[START GIVEN MATERIAL]
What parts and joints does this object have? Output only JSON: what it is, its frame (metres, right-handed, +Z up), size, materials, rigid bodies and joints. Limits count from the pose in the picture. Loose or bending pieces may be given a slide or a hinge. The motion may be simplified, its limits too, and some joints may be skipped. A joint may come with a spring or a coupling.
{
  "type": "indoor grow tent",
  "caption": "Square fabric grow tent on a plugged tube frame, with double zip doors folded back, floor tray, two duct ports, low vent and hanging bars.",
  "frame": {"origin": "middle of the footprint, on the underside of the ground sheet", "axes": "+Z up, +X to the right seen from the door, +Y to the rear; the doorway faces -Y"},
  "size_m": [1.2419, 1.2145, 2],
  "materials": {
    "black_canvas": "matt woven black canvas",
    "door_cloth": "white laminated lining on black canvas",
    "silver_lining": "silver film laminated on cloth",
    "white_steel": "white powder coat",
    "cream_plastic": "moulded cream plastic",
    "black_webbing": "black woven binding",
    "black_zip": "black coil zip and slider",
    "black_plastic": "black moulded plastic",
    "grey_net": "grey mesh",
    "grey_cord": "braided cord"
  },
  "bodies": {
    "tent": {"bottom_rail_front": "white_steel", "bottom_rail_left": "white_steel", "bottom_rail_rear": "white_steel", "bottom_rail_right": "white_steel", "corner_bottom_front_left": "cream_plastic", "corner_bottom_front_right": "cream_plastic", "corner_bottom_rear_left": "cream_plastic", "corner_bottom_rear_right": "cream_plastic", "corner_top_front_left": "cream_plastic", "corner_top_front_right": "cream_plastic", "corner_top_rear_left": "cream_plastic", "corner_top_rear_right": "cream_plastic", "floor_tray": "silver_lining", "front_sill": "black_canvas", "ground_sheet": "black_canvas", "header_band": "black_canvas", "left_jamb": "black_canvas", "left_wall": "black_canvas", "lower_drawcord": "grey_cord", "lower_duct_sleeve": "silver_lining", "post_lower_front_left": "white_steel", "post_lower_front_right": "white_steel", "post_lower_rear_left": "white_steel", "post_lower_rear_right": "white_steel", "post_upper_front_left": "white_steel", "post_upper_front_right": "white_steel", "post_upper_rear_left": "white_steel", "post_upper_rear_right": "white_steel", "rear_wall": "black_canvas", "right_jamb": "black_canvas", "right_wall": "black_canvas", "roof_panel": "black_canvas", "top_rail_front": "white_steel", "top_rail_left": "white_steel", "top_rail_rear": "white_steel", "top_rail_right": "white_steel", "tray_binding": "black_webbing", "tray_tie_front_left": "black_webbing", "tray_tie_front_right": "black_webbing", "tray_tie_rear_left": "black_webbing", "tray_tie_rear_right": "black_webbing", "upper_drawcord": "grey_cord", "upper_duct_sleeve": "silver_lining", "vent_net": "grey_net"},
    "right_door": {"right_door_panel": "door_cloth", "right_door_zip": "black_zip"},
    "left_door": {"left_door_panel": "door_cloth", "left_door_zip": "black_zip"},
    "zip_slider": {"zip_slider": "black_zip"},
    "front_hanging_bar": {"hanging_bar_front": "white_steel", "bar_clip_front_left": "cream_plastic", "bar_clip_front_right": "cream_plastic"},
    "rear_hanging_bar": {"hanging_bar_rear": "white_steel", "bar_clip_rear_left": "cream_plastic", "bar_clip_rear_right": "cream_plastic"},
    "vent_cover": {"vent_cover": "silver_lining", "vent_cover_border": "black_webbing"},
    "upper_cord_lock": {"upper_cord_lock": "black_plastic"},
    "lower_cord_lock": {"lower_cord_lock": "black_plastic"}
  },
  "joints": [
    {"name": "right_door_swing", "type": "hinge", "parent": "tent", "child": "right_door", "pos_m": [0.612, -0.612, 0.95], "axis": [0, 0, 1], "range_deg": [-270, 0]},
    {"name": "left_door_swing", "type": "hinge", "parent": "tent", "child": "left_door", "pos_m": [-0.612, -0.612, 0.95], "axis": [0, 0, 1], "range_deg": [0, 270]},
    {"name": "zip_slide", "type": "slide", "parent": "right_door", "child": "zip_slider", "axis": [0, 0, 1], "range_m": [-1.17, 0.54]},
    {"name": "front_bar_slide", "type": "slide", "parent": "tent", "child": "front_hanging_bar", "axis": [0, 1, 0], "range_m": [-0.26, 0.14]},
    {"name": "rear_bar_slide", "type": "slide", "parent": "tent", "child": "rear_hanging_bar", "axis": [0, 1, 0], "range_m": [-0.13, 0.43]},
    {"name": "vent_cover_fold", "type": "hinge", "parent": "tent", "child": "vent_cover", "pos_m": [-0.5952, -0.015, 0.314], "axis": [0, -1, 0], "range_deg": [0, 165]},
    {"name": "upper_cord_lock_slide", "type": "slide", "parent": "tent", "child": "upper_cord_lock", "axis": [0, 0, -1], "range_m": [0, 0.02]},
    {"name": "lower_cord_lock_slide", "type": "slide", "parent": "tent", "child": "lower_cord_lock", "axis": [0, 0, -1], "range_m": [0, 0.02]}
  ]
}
[END GIVEN MATERIAL]
EXERCISE TASK:
Check each line above for "joints" and return the ones that have it.

EXPECTED OUTPUT:
What parts and joints does this object have? Output only JSON: what it is, its frame (metres, right-handed, +Z up), size, materials, rigid bodies and joints. Limits count from the pose in the picture. Loose or bending pieces may be given a slide or a hinge. The motion may be simplified, its limits too, and some joints may be skipped. A joint may come with a spring or a coupling.
  "joints": [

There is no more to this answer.